I’m willing to bet the outcry over this Peacock exclusive would be significantly less if the game was free. Some might even argue that having an exclusive game on Peacock would be a good way to drive people to the Peacock app without making them shell out additional money.

That, however, wasn’t in the cards.

So why are the NFL and Comcast, the parent company of Peacock, doing what they’re doing?

This move is likely all about money. The NFL is getting paid $110 million to allow this game to be exclusively streamed on Peacock. That’s a lot of money for one game, so you can understand why the NFL is willing to lose viewers and “experiment.”

For Peacock, the same is true but for a different reason: they’re trying to build up the audience to a paid streaming app that is losing billions of dollars in an era where people are dropping cable. A number of analysts have called Peacock a “struggling” service in an era where everyone is trying to figure out ways to generate revenue and audiences from streaming.

The NFL told CNN that they “understand that in the first few years of moving some games exclusively to digital platforms our viewership will likely not reach broadcast levels,” but they are “confident” it will be a “tremendous success.”

CNN has reached out to Comcast for comment in regards to both its partnership with the NFL on the game and the criticism laid out by some in the media and on social platforms.

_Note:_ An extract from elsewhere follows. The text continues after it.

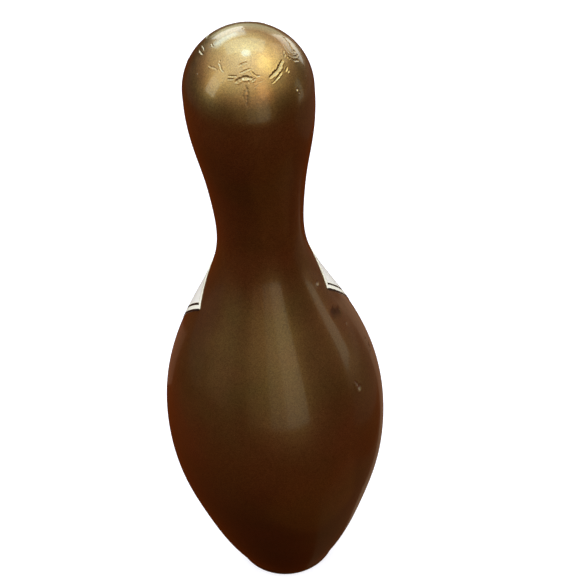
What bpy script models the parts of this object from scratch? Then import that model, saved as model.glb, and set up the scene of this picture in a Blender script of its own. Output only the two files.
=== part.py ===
"""A regulation ten-pin, taken apart into the pieces it is made of.

A billet of hard maple, four core boards with two layers of wings glued to each side, is turned to shape
and moulded into a plastic coat. A nylon ring with a tube is pressed into the counterbored base, and a
printed label is laid round the back of the shoulder. Every joint in it is glued, moulded or pressed, so
nothing moves.

Units are metres and +Z is up. The origin is the centre of the flat that the pin stands on, and the label is
at +Y.
"""

import math

import bmesh
import bpy
import numpy as np

INCH = 0.0254

# Outer form, from the drawing that league pins are made to.
PIN_HEIGHT = 15 * INCH
BASE_DIAMETER = 2.25 * INCH
FLAT_DIAMETER = 2.031 * INCH
EDGE_HEIGHT = 5 / 32 * INCH
HEAD_RADIUS = 1.273 * INCH
# (height, diameter) where the drawing gauges the side, in inches. The last one is the head's widest.
GAUGED_DIAMETERS = (
    (0.75, 2.828),
    (2.25, 3.906),
    (3.375, 4.510),
    (4.5, 4.766),
    (5.875, 4.563),
    (7.25, 3.703),
    (8.625, 2.472),
    (9.375, 1.965),
    (10.0, 1.797),
    (10.875, 1.870),
    (11.75, 2.094),
    (12.625, 2.406),
    (13.5, 2.547),
)

FIT_GAP = 0.0003  # between two pieces that touch
COAT_THICKNESS = 0.002

# Wooden billet
CORE_BOARDS = 4
CORE_BOARD_THICKNESS = 0.016
CORE_WIDTH = CORE_BOARDS * CORE_BOARD_THICKNESS
WING_THICKNESS = 0.0145
BLANK_HALF_WIDTH = 0.065  # a little more than the belly's radius
BLANK_OVERHANG = 0.01  # how far a blank runs past the turned form, top and bottom

# Base ring: a flange that the pin stands on, and a tube pressed up into the wood
TUBE_BORE_DIAMETER = 5 / 8 * INCH
TUBE_DIAMETER = 0.024
TUBE_TOP = 0.024
RECESS_DEPTH = 0.0012
RECESS_RADIUS = 0.019
RECESS_CHAMFER = 0.001
GROOVE_HEIGHTS = (0.010, 0.017)
GROOVE_WIDTH = 0.0016
GROOVE_DEPTH = 0.0007

# Label: a plaque round the back of the shoulder, with an arched top, a level foot that rises towards the
# ends, and a blunt tip at each end. Its angles are in degrees from +Y.
LABEL_TOP = 0.2405
LABEL_FOOT = 0.1765
LABEL_TIP = 0.2108
LABEL_TIP_ANGLE = 101.5
LABEL_TIP_DEPTH = 0.0012
LABEL_TOP_BEND = 2.5  # the power of the angle by which the upper edge falls
LABEL_FOOT_SLOPE = 0.00055  # how fast the lower edge falls from the tip, for each degree
LABEL_FOOT_BEND = 0.0000105  # and how fast it steepens
LABEL_SKEW = 0.0034  # it is laid on askew: its +X tip is this much above its middle line
LABEL_THICKNESS = 0.0002
LABEL_COLUMNS = 34
LABEL_ROWS = 5

# Fineness
SEGMENTS = 48
BODY_RINGS = 26
HEAD_RINGS = 6
EDGE_RINGS = 4
SHARP_ANGLE = math.radians(35)
WELD = 1e-7

BRONZE = (0.055, 0.027, 0.006)
NYLON = (0.42, 0.38, 0.30)
LABEL_WHITE = (0.80, 0.79, 0.74)
MAPLE_SHADES = ((0.62, 0.42, 0.22), (0.56, 0.37, 0.19), (0.66, 0.46, 0.26))


def clear_scene():
    for old in list(bpy.data.objects):
        bpy.data.objects.remove(old, do_unlink=True)


def material(name, colour, roughness, metallic=0.0):
    made = bpy.data.materials.new(name)
    made.use_nodes = True
    shader = made.node_tree.nodes["Principled BSDF"]
    shader.inputs["Base Color"].default_value = (*colour, 1)
    shader.inputs["Roughness"].default_value = roughness
    shader.inputs["Metallic"].default_value = metallic
    return made


def add_object(name, mesh, look=None):
    made = bpy.data.objects.new(name, mesh)
    bpy.context.scene.collection.objects.link(made)
    if look is not None:
        mesh.materials.append(look)
    return made


# ---- outlines, as arrays of (radius, height) ----


def spline_bends(heights, radii):
    """Second derivatives of the cubic spline through the points: unbent at its foot, upright at its top."""
    steps = np.diff(heights)
    slopes = np.diff(radii) / steps
    count = len(heights)
    system = np.zeros((count, count))
    wanted = np.zeros(count)
    system[0, 0] = 1
    for i in range(1, count - 1):
        system[i, i - 1 : i + 2] = steps[i - 1], 2 * (steps[i - 1] + steps[i]), steps[i]
        wanted[i] = 6 * (slopes[i] - slopes[i - 1])
    system[-1, -2:] = steps[-1], 2 * steps[-1]
    wanted[-1] = -6 * slopes[-1]
    return np.linalg.solve(system, wanted)


def side_radius(height):
    """The pin's radius between its base and the widest part of its head."""
    gauged = np.array(GAUGED_DIAMETERS) * INCH
    heights = np.concatenate([[EDGE_HEIGHT], gauged[:, 0]])
    radii = np.concatenate([[BASE_DIAMETER], gauged[:, 1]]) / 2
    bends = spline_bends(heights, radii)
    span = np.clip(np.searchsorted(heights, height) - 1, 0, len(heights) - 2)
    step = heights[span + 1] - heights[span]
    above = (height - heights[span]) / step
    below = 1 - above
    straight = below * radii[span] + above * radii[span + 1]
    curve = (below**3 - below) * bends[span] + (above**3 - above) * bends[span + 1]
    return straight + curve * step**2 / 6


def side_outline():
    """Up the side from inside the base's edge to the top of the head."""
    heights = np.linspace(0, GAUGED_DIAMETERS[-1][0] * INCH, BODY_RINGS)
    body = np.stack([side_radius(heights), heights], axis=1)
    turns = np.linspace(0, math.pi / 2, HEAD_RINGS)
    head = np.stack([HEAD_RADIUS * np.cos(turns), PIN_HEIGHT - HEAD_RADIUS * (1 - np.sin(turns))], axis=1)
    head[-1, 0] = 0
    return np.concatenate([body, head])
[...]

The loser in this exchange is the customer; a customer that provided the NFL with the top 20, 56 of the top 57 and 93 of the top 100 most viewed broadcasts in 2023. This allows the NFL to rack in ridiculous amounts of money in television contracts.

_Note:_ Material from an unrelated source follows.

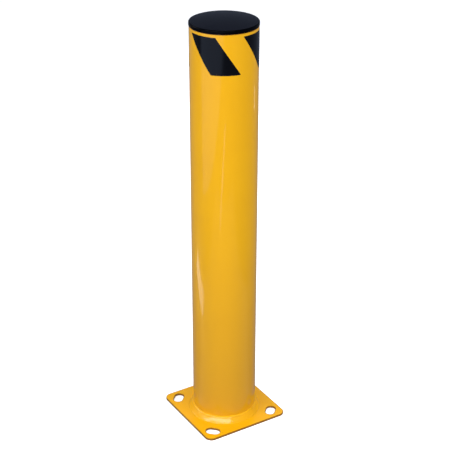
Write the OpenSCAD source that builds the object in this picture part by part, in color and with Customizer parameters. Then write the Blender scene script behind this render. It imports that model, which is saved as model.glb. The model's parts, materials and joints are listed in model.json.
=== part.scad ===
// Surface-mounted steel safety bollard: a round post welded to a slotted base plate,
// closed by a plug-in end cap, with four slanted warning stripes of black tape.
// Millimetres, +Z up. The origin is the centre of the plate's underside.

/* [Post] */
// Height from the floor to the crown of the cap
overall_h = 914.4; // [450:0.1:1500]
// Outside diameter of the post tube
post_d = 139.7; // [90:0.1:170]
// Wall thickness of the post tube
post_wall = 3.4; // [2:0.1:8]

/* [Base plate] */
// Side of the square base plate
plate_side = 203.2; // [190:0.1:320]
// Thickness of the base plate
plate_t = 4.76; // [3:0.01:20]
// Radius of the plate's four corners
plate_corner_r = 16; // [4:0.5:30]
// Distance of each anchor slot's centre from the plate's two nearest sides
slot_inset = 25.4; // [18:0.1:40]
// Width of an anchor slot, which the anchor bolt passes
slot_w = 20.65; // [8:0.05:24]
// Length of an anchor slot, end to end
slot_len = 31.75; // [20:0.05:36]

/* [Weld] */
// Leg of the fillet weld on the plate
weld_leg_plate = 9; // [4:0.1:14]
// Leg of the fillet weld on the post
weld_leg_post = 15.5; // [5:0.1:20]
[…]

One piece of good news for fans is that Chiefs defensive end Charles Omenihu is taking pity on them. He’s raffling off 90 free 3-month subscriptions to Peacock on X (formerly known as Twitter), after calling out the game being on the platform, labeling the decision “insane.”

If we get another million people giving out 90 free subscriptions, we can make a real dent in how many Americans have Peacock.